Don't be bound by the current process

We’ve all been there – excellent intentions, but innovation is stifled by your knowledge and understanding of the existing process. Think outside of the current limitations – what’s the absolute ideal and how close can you make it.

Creating the customer experience for companies such as Netflix doesn’t happen by accident, or even after a successful 6-month project. Insights and analytics drive a cycle of continuous improvement – the technology they are developing doesn’t just react to the customer action taken, it predicts the next one. Plus it’s learning all the time, making the whole experience feel fluid and intuitive. In pensions we’re still some way to having complete digitalisation, so here’s some practical tips to embed customer centricity and experience:

7 steps to adopt customer experience principles

1. Internal agreement – this is not a one-man-show. To improve, and focus on customer experience you need buy-in across the organisation.

2. Set the vision – focus on the customer. It’s no good getting buy-in to the concept alone, you need an agreed vision. Think about how you want your customers to feel about the organisation.

3. Analyse the data – know what data you have across the business – email stats, web analytics, call centre data etc. Analyse and amalgamate it to build a picture. Monitor user behaviour too as it acts as a reliable indicator to identify flaws in your process.

4. Listen to customers – the voice of the customer is incredibly important, but analyse it fairly – not only just after a successful call resolution. Understand the sentiment across as many channels and touch points as possible to create a single source of customer truth.

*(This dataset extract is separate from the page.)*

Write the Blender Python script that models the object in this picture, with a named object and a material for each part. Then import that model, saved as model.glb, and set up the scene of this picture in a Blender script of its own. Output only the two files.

5. Identify the problems – with all this information at your fingertips, look at the areas where your journey doesn’t align to your vision and prioritise them.

6. Embed solutions – use your priority list to make changes, these don’t need to all be done at once, plan them and keep a positive momentum going.

7. Continuously improve – stay connected to the data. Analytics and insight will help you see what is working and what isn’t. Learn and adapt.